1. Maurkice Pouncey, Pittsburgh Steelers
Generally considered the best center in the game today, Pouncey is equally effective in run and pass blocking. While judging centers (or offensive line play) is a risky proposition, the Steelers were the No. 2 offense in the NFL last year with a well-balanced attack of weapons at quarterback, running back and receiver.

2. Nick Mangold, New York Jets
For all the faults and criticism of Geno Smith, he was given time in the pocket. He was given 3.10 seconds in the pocket to throw (second longest in the NFL), 2.79 seconds to attempt a throw (second) and 4.28 seconds until a sack (first), according to Pro Football Focus. Still, the Jets had the 32nd-ranked passing attack, so it’s no wonder Smith received so much criticism. And the Jets had the No. 2-ranked rushing attack. Mangold deserves his Pro Bowl accolades.

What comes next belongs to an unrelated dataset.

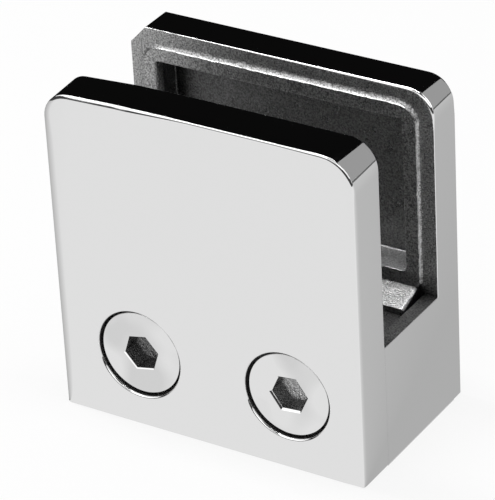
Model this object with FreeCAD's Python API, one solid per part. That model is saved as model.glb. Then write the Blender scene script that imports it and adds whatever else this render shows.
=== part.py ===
import FreeCAD, Part
import math
import os

# Glass panel clamp: a cast base with its back jaw, a front plate that clamps on to it, and two screws.
# Millimetres. X runs to the right, Y from the front plate to the back jaw and Z up.
# The origin is at the middle of the underside.

Vector = FreeCAD.Vector

# Outline of the clamp
clamp_width = 50.0
clamp_height = 51.9
front_plate_thickness = 6.8
slot_width = 15.4
back_jaw_thickness = 6.0
slot_floor_height = 19.4
jaw_corner_radius = 4.5
edge_bevel = 0.2

# Raised lip and pad pocket on the inner face of each jaw
rim_width = 2.65
lip_height = 0.6
lip_width = 2.15
lip_rise = 1.15
lip_top_radius = 3.0
lip_bottom_radius = 0.8
lip_foot_fillet = 0.5
pocket_depth = 4.6
pocket_radius = 0.5
pocket_floor_fillet = 0.3

# Recess in the slot floor, and the sloping toe at the foot of the back jaw
floor_strip_width = 2.3
floor_recess_depth = 1.0
toe_length = 4.6
toe_front_rise = 0.0
toe_end_gap = 1.0
toe_end_radius = 1.0

# M8 low-head screws with a hexagon socket
screw_inset = 12.7
screw_pair_shift = 0.5
screw_height = 11.8
thread_radius = 4.0
thread_length = 16.0
thread_tip_bevel = 0.8
head_radius = 6.5
head_height = 5.0
head_bevel = 0.15
socket_across_flats = 5.0
socket_depth = 3.0
left_socket_angle = 12.0
right_socket_angle = 5.0

# Fits round the screws
head_recess = 0.6
counterbore_clearance = 0.4
counterbore_bevel = 0.3
shank_clearance = 0.5
thread_clearance = 0.05
tapping_run_out = 1.6

# Threaded hole in the underside that fixes the clamp down
fixing_hole_radius = 3.4
fixing_hole_depth = 14.0

# Drilled holes and sockets end in a cone of this slope
drill_point_slope = math.radians(31.0)

# Planes across the depth of the clamp, from the front face to the back
clamp_depth = front_plate_thickness + slot_width + back_jaw_thickness
front_face_y = -clamp_depth / 2
seam_y = front_face_y + front_plate_thickness
back_rim_y = seam_y + slot_width
rear_face_y = back_rim_y + back_jaw_thickness

# Heights in the slot
recess_floor_z = slot_floor_height - floor_recess_depth
lip_bottom_z = slot_floor_height + lip_rise
toe_front_z = slot_floor_height + toe_front_rise

# Places along a screw, from the front
head_top_y = front_face_y + head_recess
head_seat_y = head_top_y + head_height
screw_tip_y = head_seat_y + thread_length

# The boolean cutters run this far past a face, so that no film of metal is left on it
overshoot = 1.0
same_place = 1e-4


def block(x_min, x_max, y_min, y_max, z_min, z_max):
    """A plain box between two corners."""
    return Part.makeBox(x_max - x_min, y_max - y_min, z_max - z_min, Vector(x_min, y_min, z_min))


def rod(x, z, radius, y_start, y_end):
    """A round rod along Y."""
    return Part.makeCylinder(radius, y_end - y_start, Vector(x, y_start, z), Vector(0, 1, 0))


def drill_point(base, direction, radius):
    """The cone that a drill leaves at the bottom of a hole."""
    return Part.makeCone(radius, 0, radius * math.tan(drill_point_slope), base, direction)


def is_near(value, target):
    """Whether two lengths are the same, apart from rounding."""
    return abs(value - target) < same_place


def spans(edge):
    """The box round an edge."""
    return edge.BoundBox


def upright_panel(half_width, bottom_z, top_z, bottom_radius, top_radius, y_start, y_end):
    """A panel with rounded corners when it is seen from the front, between two depths."""
    panel = block(-half_width, half_width, y_start, y_end, bottom_z, top_z)
    for level, radius in ((bottom_z, bottom_radius), (top_z, top_radius)):
        corners = [edge for edge in panel.Edges
                   if is_near(spans(edge).ZMin, level) and is_near(spans(edge).ZMax, level)
                   and is_near(abs(edge.CenterOfMass.x), half_width)]
        if radius > 0:
            panel = panel.makeFillet(radius, corners)
    return panel


def edges_at_depth(shape, y, above_z):
    """The edges of a shape that lie in one upright plane across Y, above a height."""
    return [edge for edge in shape.Edges
            if is_near(spans(edge).YMin, y) and is_near(spans(edge).YMax, y)
            and spans(edge).ZMax > above_z + same_place]


def lip_ring(rim_y, face_y):
    """The solid that the raised lip adds to a jaw, before its pocket is cut."""
    half_width = clamp_width / 2 - rim_width
    top_z = clamp_height - rim_width
    near_y, far_y = sorted((rim_y, face_y))
    return upright_panel(half_width, lip_bottom_z, top_z, lip_bottom_radius, lip_top_radius, near_y, far_y)


def pad_pocket(face_y, inward):
    """The pocket that takes the pad: it starts at the lip's face and runs into the jaw."""
    half_width = clamp_width / 2 - rim_width - lip_width
    bottom_z = lip_bottom_z + lip_width
    top_z = clamp_height - rim_width - lip_width
    floor_y = face_y + inward * pocket_depth
    near_y, far_y = sorted((face_y - inward * overshoot, floor_y))
    pocket = upright_panel(half_width, bottom_z, top_z, pocket_radius, pocket_radius, near_y, far_y)
    return pocket.makeFillet(pocket_floor_fillet, edges_at_depth(pocket, floor_y, bottom_z - overshoot))


def with_lip_and_pocket(jaw, rim_y, inward):
    """A jaw with its raised lip, the small fillet at the lip's foot, and the pad pocket."""
    face_y = rim_y - inward * lip_height
    jaw = jaw.fuse(lip_ring(rim_y, face_y)).removeSplitter()
    half_width = clamp_width / 2 - rim_width
    foot = [edge for edge in edges_at_depth(jaw, rim_y, lip_bottom_z - overshoot)
            if spans(edge).ZMin > lip_bottom_z - same_place
            and spans(edge).ZMax < clamp_height - rim_width + same_place
            and abs(edge.CenterOfMass.x) < half_width + same_place]
    jaw = jaw.makeFillet(lip_foot_fillet, foot)
    return jaw.cut(pad_pocket(face_y, inward))


def front_plate_casting():
    """The front plate before its screw holes: a foot against the base, and the front jaw above it."""
    half_width = clamp_width / 2
    foot = block(-half_width, half_width, front_face_y, seam_y, 0, slot_floor_height)
    jaw = upright_panel(half_width, slot_floor_height, clamp_height, 0, jaw_corner_radius,
                        front_face_y, seam_y)
    inner_edges = edges_at_depth(jaw, seam_y, slot_floor_height)
    jaw = jaw.makeChamfer(edge_bevel, inner_edges)
    casting = foot.fuse(jaw).removeSplitter()
    return casting.makeChamfer(edge_bevel, edges_at_depth(casting, front_face_y, -overshoot))


def screw_hole(x):
    """One counterbored hole of the front plate, with a small bevel round its mouth."""
    radius = head_radius + counterbore_clearance
    counterbore = rod(x, screw_height, radius, front_face_y - overshoot, head_seat_y)
    shank_hole = rod(x, screw_height, thread_radius + shank_clearance, head_seat_y - overshoot,
                     seam_y + overshoot)
    mouth = Part.makeCone(radius + counterbore_bevel, radius, counterbore_bevel,
                          Vector(x, front_face_y, screw_height), Vector(0, 1, 0))
    return counterbore.fuse([shank_hole, mouth])


def front_plate():
    """The front plate with its lip, pad pocket and two counterbored screw holes."""
    plate = with_lip_and_pocket(front_plate_casting(), seam_y, -1)
    for x in screw_places():
        plate = plate.cut(screw_hole(x))
    return plate


def toe():
    """The sloping toe at the foot of the back jaw, rounded at both ends."""
    half_width = clamp_width / 2 - floor_strip_width - toe_end_gap
    lip_face_y = back_rim_y - lip_height
    front_y = lip_face_y - toe_length
    profile = [Vector(-half_width, back_rim_y, recess_floor_z), Vector(-half_width, front_y, recess_floor_z),
               Vector(-half_width, front_y, toe_front_z), Vector(-half_width, lip_face_y, lip_bottom_z),
               Vector(-half_width, back_rim_y, lip_bottom_z)]
    solid = Part.Face(Part.makePolygon(profile + profile[:1])).extrude(Vector(2 * half_width, 0, 0))
    end_edges = [edge for edge in solid.Edges
                 if is_near(spans(edge).XMin, spans(edge).XMax)
                 and spans(edge).ZMin > toe_front_z - same_place]
    return solid.makeFillet(toe_end_radius, end_edges)


def rear_casting():
    """The base and the back jaw as one block, with its outer edges bevelled."""
    half_width = clamp_width / 2
    base = block(-half_width, half_width, seam_y, rear_face_y, 0, slot_floor_height)
    jaw = upright_panel(half_width, 0, clamp_height, 0, jaw_corner_radius, back_rim_y, rear_face_y)
    casting = base.fuse(jaw).removeSplitter()
    rear_edges = edges_at_depth(casting, rear_face_y, 0)
    jaw_edges = edges_at_depth(casting, back_rim_y, slot_floor_height)
    floor_edges = [edge for edge in casting.Edges
                   if is_near(spans(edge).ZMin, slot_floor_height)
                   and is_near(spans(edge).ZMax, slot_floor_height)
                   and is_near(abs(edge.CenterOfMass.x), half_width)]
    return casting.makeChamfer(edge_bevel, rear_edges + jaw_edges + floor_edges)


def floor_recess():
    """The shallow recess in the slot floor, between its two side strips."""
    half_width = clamp_width / 2 - floor_strip_width
    return block(-half_width, half_width, seam_y - overshoot, back_rim_y,
                 recess_floor_z, slot_floor_height + overshoot)


def tapped_hole(x):
    """The blind hole that one clamp screw threads into, open at the seam."""
    radius = thread_radius + thread_clearance
    end_y = screw_tip_y + tapping_run_out
    bore = rod(x, screw_height, radius, seam_y - overshoot, end_y)
    return bore.fuse(drill_point(Vector(x, end_y, screw_height), Vector(0, 1, 0), radius))


def fixing_hole():
    """The blind hole for the screw that holds the clamp down, open at the underside."""
    bore = Part.makeCylinder(fixing_hole_radius, fixing_hole_depth + overshoot, Vector(0, 0, -overshoot))
    return bore.fuse(drill_point(Vector(0, 0, fixing_hole_depth), Vector(0, 0, 1), fixing_hole_radius))


def rear_body():
    """The base, slot floor, back jaw and toe, all in one casting."""
    body = rear_casting().cut(floor_recess())
    body = with_lip_and_pocket(body, back_rim_y, 1)
    body = body.fuse(toe()).removeSplitter()
    for x in screw_places():
        body = body.cut(tapped_hole(x))
    return body.cut(fixing_hole())


def hexagon_socket(x, angle):
    """The screw's drive socket, with one corner at the given angle from +X as seen from the front."""
    corner_radius = socket_across_flats / 2 / math.cos(math.pi / 6)
    corners = []
    for step in range(6):
        turn = math.radians(angle) + step * math.pi / 3
        corners.append(Vector(x + corner_radius * math.cos(turn), head_top_y - overshoot,
                              screw_height + corner_radius * math.sin(turn)))
    outline = Part.Face(Part.makePolygon(corners + corners[:1]))
    prism = outline.extrude(Vector(0, socket_depth + overshoot, 0))
    floor = Vector(x, head_top_y + socket_depth, screw_height)
    return prism.fuse(drill_point(floor, Vector(0, 1, 0), socket_across_flats / 2))


def clamp_screw(x, socket_angle):
    """A low-head cap screw along Y, its thread left plain at the outside diameter."""
    head = rod(x, screw_height, head_radius, head_top_y, head_seat_y)
    head = head.makeChamfer(head_bevel, edges_at_depth(head, head_top_y, 0))
    shank = rod(x, screw_height, thread_radius, head_seat_y - overshoot, screw_tip_y)
    shank = shank.makeChamfer(thread_tip_bevel, edges_at_depth(shank, screw_tip_y, 0))
    return head.fuse(shank).removeSplitter().cut(hexagon_socket(x, socket_angle))


def screw_places():
    """Where the two screws stand across the clamp: the pair sits a little to the right of the middle."""
    half_spacing = clamp_width / 2 - screw_inset
    return (screw_pair_shift - half_spacing, screw_pair_shift + half_spacing)


def save(name, shape):
    """Check that a piece is one sound solid and write its file."""
    solid = shape.Solids[0]
    assert len(shape.Solids) == 1 and solid.isValid(), name
    solid.exportStep(os.path.join("parts", name + ".step"))
    box = solid.BoundBox
    print(name, "volume %.0f mm3" % solid.Volume,
          "x %.2f to %.2f" % (box.XMin, box.XMax),
          "y %.2f to %.2f" % (box.YMin, box.YMax),
          "z %.2f to %.2f" % (box.ZMin, box.ZMax))


os.makedirs("parts", exist_ok=True)
left_x, right_x = screw_places()
save("rear_body", rear_body())
save("front_plate", front_plate())
save("left_clamp_screw", clamp_screw(left_x, left_socket_angle))
save("right_clamp_screw", clamp_screw(right_x, right_socket_angle))
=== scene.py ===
# %% [markdown]
# # Glass panel clamp
# This lesson builds the looks of a square clamp that holds the edge of a glass panel. It is two
# castings, a base with a back jaw and a front plate, pulled together by two low-head screws. The
# outside is mirror polished and the slot is left as it came out of the mould.
#
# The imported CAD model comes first, because it fixes where every piece is and how it moves. Nothing of
# it is moved here. Each piece gets a finer skin of its own, laid on the same sizes.

import math

import bmesh
import bpy
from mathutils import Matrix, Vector, noise


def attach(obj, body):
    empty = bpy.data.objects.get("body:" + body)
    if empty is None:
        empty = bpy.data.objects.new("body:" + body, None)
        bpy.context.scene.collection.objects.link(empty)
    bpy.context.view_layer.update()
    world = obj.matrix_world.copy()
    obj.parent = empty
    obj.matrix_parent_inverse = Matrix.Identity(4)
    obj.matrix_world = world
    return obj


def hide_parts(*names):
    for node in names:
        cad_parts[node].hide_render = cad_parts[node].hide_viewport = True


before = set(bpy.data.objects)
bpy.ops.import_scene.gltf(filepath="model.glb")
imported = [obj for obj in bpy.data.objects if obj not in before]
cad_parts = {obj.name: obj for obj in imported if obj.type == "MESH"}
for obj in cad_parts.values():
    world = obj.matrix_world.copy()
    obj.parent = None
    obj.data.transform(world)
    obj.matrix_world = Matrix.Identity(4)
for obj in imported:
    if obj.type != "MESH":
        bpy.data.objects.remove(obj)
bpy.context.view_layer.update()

# %% [markdown]
# ## Sizes
# A clamp like this is drawn in millimetres, and Blender works in metres, so every size is written in
# millimetres and scaled once, where the points become a mesh. The values are those of the solid model:
# X runs across the jaws, Y from the front face to the back, and Z up from the underside.

# %% Sizes of the clamp
MM = 0.001
HALF_WIDTH = 25.0
HEIGHT = 51.9
FRONT_FACE = -14.1
SEAM = -7.3
BACK_RIM = 8.1
REAR_FACE = 14.1
SLOT_FLOOR = 19.4
JAW_CORNER = 4.5
EDGE_ROUND = 0.2
SCREW_PLACES = {"left": -11.8, "right": 12.8}
SCREW_LEVEL = 11.8
print("clamp", 2 * HALF_WIDTH, "by", REAR_FACE - FRONT_FACE, "by", HEIGHT, "mm")

# %% [markdown]
# ## Camera
# The camera stands in front, to the right and above, and far away behind a long lens, which is how a
# small part is photographed to keep its edges nearly parallel. Its place and turn were worked out from
# the straight edges of the clamp in the picture. Setting it up first means that every later step can be
# judged from the right side.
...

3. Rodney Hudson, Oakland Raiders
Like Mangold and Pouncey, Hudson played more than 1,000 snaps for the Chiefs and was solid in all aspects of the blocking game, even if the Chiefs offense only managed to rank 25th. Hudson was credited with allowing two sacks and only seven quarterback hurries, according to PFF. With the Chiefs tight up against the salary cap, the Raiders outbid them for Hudson, making him the second-highest paid center in the league, right behind Pouncey with an $8.9 million annual average.

4. Travis Frederick, Dallas Cowboys
Tony Romo ranked in the top 10 for most time to throw, to attempt a throw and until a sack, according to PFF, and Frederick earned Pro Bowl honors in 2014. The Cowboys had the second-ranked rushing offense and the seventh-ranked offense overall as Frederick directed a strong offensive line in Dallas.

5. Jason Kelce, Philadelphia Eagles
We can only imagine the pressure Kelce is under to make a line call quickly in Chip Kelly’s high-paced offense. Other players and coaches apparently appreciated that, too, as Kelce was voted as a Pro Bowl player. His forte was in run blocking and that could be an even bigger deal this year with the addition of DeMarco Murray (and possibly a more straight-ahead attack) in the Eagles backfield.

Honorable mention: Alex Mack, Max Unger, Ryan Kalil, John Sullivan, Mike Pouncey.